Nicht nur in Medizin und Wissenschaft, auch in der Musik ist die Spezialisierung die prägende Entwicklungslinie der letzten hundert Jahre. Hier wie dort wimmelt es von Fachleuten, die zwar ihr Metier bis ins Effeff beherrschen, aber sich kaum noch einen Blick über ihre Sektorengrenzen hinaus gestatten – in der nicht ganz unberechtigten Ahnung, dass ihr Kompetenzvorsprung dahinschmelzen könnte, wenn sie plötzlich mit völlig anderen Aufgaben konfrontiert werden. Zum Glück hat die Vernachlässigung des interdisziplinären Dialogs in der Musik nicht so ernste Folgen wie in der Medizin: Sie tut niemandem weh und ihr Hauptsymptom ist lediglich Langeweile.

Dass Beethoven-Sinfonien und Jazz-Improvisationen oft so klingen, als würde ein immergleiches Ritual mit minimalen Veränderungen zelebriert, liegt wohl nicht zuletzt daran, dass die Musiker sich in der Regel auf solchen Einbahnstraßen bewegen. Umso willkommener ist das Konzept, das die Macher von Shared Sounds ihrem Festival zugrunde gelegt haben. In den Konzerten und Workshops, die vom Donnerstag bis Sonntag im Radialsystem stattfinden, geht es darum, die Grenzen zwischen den verschiedenen Genres durchlässiger zu machen und zu schauen, wie sich Jazz, Klassik und Volksmusik, Improvisation und Komposition gegenseitig befruchten können.

Im Hindergrund des Festivals steht das Label ECM, dessen Gründer Manfred Eicher sich seit fast vierzig Jahren für die Kontaktpflege zwischen den Stilen einsetzt und beispielsweise Musiker wie das Hilliard Ensemble und den Saxofonisten Jan Garbarek zusammen gebracht hat.
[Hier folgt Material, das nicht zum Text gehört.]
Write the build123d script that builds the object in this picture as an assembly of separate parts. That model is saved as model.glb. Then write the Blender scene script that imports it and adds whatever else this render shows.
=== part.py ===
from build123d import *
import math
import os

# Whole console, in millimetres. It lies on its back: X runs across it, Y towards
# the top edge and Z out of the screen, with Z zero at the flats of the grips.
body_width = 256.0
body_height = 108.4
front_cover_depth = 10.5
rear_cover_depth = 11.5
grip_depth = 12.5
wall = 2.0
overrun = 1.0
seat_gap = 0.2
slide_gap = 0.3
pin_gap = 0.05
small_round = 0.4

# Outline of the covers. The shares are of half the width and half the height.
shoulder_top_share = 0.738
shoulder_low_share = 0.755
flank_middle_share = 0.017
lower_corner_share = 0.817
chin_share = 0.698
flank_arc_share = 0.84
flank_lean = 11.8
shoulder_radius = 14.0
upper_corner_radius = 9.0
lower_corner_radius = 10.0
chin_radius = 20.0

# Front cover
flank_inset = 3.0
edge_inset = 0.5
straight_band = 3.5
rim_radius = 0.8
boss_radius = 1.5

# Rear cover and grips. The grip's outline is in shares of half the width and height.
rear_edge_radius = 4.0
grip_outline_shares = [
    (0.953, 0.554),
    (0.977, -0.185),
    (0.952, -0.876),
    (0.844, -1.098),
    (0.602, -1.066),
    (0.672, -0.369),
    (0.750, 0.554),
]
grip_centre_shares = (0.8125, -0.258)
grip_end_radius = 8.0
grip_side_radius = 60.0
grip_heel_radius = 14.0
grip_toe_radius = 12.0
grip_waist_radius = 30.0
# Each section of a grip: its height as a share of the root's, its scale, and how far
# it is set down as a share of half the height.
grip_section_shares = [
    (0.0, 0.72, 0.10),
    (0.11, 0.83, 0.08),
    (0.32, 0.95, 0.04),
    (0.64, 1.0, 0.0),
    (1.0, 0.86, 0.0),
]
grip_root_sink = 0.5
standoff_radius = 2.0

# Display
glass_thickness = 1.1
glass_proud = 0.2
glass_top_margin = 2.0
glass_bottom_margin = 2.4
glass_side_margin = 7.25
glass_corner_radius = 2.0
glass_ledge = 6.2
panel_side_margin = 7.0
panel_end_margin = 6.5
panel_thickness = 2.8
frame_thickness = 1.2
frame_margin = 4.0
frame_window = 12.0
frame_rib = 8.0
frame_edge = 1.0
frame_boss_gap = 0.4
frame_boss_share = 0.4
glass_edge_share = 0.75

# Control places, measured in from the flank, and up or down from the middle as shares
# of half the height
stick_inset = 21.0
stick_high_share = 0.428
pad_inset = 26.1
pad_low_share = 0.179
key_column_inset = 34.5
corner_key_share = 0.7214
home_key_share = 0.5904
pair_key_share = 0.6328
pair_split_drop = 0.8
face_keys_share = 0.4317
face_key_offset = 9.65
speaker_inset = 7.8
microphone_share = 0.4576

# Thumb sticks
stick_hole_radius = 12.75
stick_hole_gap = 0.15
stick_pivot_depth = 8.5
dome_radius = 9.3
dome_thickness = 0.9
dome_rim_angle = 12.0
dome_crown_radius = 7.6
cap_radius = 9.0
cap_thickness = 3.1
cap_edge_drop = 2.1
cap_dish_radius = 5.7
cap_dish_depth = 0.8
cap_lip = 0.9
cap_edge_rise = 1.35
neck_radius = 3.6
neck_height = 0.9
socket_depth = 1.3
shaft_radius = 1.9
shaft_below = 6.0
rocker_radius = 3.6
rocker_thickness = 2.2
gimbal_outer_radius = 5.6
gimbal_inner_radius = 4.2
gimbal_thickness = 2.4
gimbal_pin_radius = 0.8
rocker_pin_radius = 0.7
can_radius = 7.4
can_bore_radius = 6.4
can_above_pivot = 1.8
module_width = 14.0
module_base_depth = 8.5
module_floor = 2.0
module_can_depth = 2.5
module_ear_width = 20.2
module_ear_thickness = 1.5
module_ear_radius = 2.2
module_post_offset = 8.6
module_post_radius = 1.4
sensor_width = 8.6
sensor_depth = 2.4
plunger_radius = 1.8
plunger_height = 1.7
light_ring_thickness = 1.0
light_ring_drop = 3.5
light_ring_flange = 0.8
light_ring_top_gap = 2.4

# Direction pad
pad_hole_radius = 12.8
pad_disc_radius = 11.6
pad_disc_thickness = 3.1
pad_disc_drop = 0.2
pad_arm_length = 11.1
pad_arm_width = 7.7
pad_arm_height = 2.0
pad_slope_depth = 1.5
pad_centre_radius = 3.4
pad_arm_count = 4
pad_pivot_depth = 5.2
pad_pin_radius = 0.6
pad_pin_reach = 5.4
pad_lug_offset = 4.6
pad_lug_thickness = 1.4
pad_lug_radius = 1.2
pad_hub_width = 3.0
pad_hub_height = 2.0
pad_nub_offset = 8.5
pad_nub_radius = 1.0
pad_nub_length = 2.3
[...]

Die meisten Festivalmusiker sind im Katalog von ECM vertreten oder werden es bald sein, wie die griechische Sängerin Savina Yannatou, die mit ihrem Ensemble Primavera en Salonico am Donnerstag den Reigen eröffnet. Geteilt werden, getreu dem Motto, die verschiedensten Klänge: Beim norwegischen Christian Wallumrod Ensemble, das am Sonntag das Abschlusskonzert bestreitet, reicht das Instrumentenspektrum von der Barockharfe bis zum Toy Piano, das schwedische Trio Mediaeval, das Samstag an der Reihe ist, hat experimentelle Gesangstechniken ebenso im Repertoire wie die Engelstöne für mittelalterliche Pilgergesänge. Dass aus Deutschland lediglich die Geigerin Carolin Widmann mit einer Konfrontation italienischer Barockmusik mit den sechs Capriccci des italienischen Extremtöners Salvatore Sciarrino mit dabei sind ist ein Indiz dafür, dass im Land der hundert Edelorchester die Spezialisierung besonders weit fortgeschritten ist. Mit allen Vor- und Nachteilen.